[Given material start]

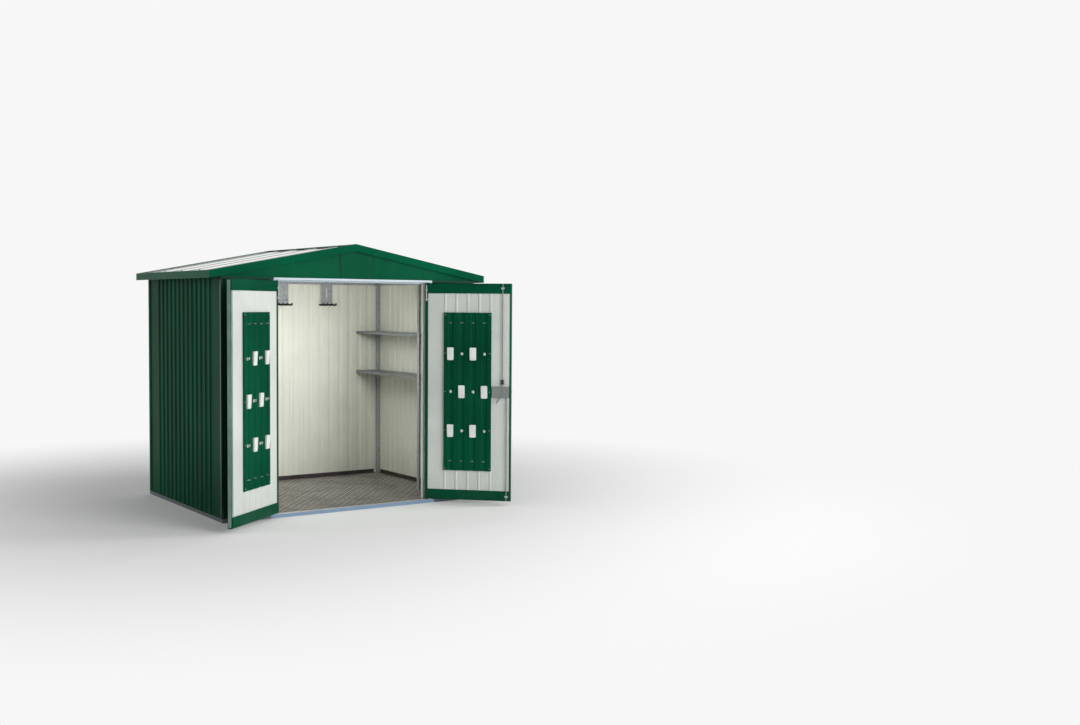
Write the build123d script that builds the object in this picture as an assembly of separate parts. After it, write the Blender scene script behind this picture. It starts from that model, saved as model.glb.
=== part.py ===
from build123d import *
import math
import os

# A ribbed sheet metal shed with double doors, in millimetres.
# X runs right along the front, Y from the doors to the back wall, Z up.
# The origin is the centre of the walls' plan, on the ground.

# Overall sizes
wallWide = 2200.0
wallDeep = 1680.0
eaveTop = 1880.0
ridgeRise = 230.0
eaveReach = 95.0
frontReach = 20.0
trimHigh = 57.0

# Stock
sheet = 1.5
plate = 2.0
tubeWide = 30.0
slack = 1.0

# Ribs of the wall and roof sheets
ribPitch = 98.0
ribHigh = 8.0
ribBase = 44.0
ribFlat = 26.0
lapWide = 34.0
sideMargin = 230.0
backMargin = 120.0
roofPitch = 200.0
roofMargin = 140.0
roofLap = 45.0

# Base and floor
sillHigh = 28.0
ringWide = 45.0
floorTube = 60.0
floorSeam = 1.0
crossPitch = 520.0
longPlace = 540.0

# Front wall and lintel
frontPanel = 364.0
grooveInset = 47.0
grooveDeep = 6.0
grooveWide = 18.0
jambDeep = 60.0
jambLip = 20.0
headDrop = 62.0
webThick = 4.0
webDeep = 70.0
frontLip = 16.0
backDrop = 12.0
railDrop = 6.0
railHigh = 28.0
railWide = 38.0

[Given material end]

Stated task → Your task is to print the whole listing again exactly.

Exercise answer →
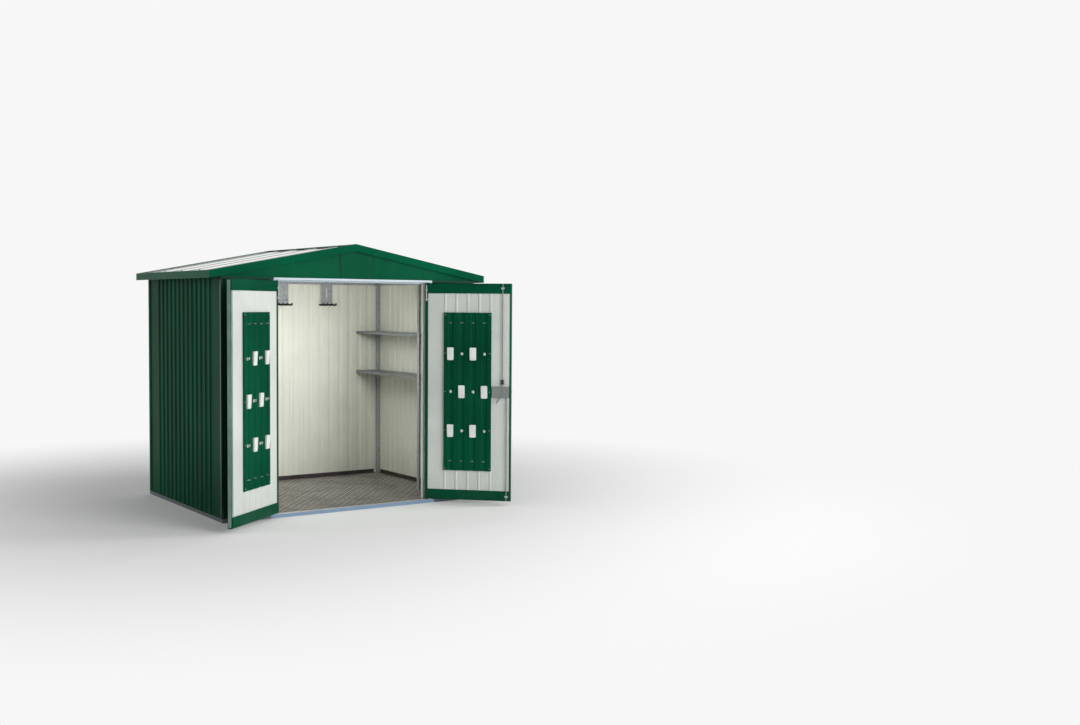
Write the build123d script that builds the object in this picture as an assembly of separate parts. After it, write the Blender scene script behind this picture. It starts from that model, saved as model.glb.
=== part.py ===
from build123d import *
import math
import os

# A ribbed sheet metal shed with double doors, in millimetres.
# X runs right along the front, Y from the doors to the back wall, Z up.
# The origin is the centre of the walls' plan, on the ground.

# Overall sizes
wallWide = 2200.0
wallDeep = 1680.0
eaveTop = 1880.0
ridgeRise = 230.0
eaveReach = 95.0
frontReach = 20.0
trimHigh = 57.0

# Stock
sheet = 1.5
plate = 2.0
tubeWide = 30.0
slack = 1.0

# Ribs of the wall and roof sheets
ribPitch = 98.0
ribHigh = 8.0
ribBase = 44.0
ribFlat = 26.0
lapWide = 34.0
sideMargin = 230.0
backMargin = 120.0
roofPitch = 200.0
roofMargin = 140.0
roofLap = 45.0

# Base and floor
sillHigh = 28.0
ringWide = 45.0
floorTube = 60.0
floorSeam = 1.0
crossPitch = 520.0
longPlace = 540.0

# Front wall and lintel
frontPanel = 364.0
grooveInset = 47.0
grooveDeep = 6.0
grooveWide = 18.0
jambDeep = 60.0
jambLip = 20.0
headDrop = 62.0
webThick = 4.0
webDeep = 70.0
frontLip = 16.0
backDrop = 12.0
railDrop = 6.0
railHigh = 28.0
railWide = 38.0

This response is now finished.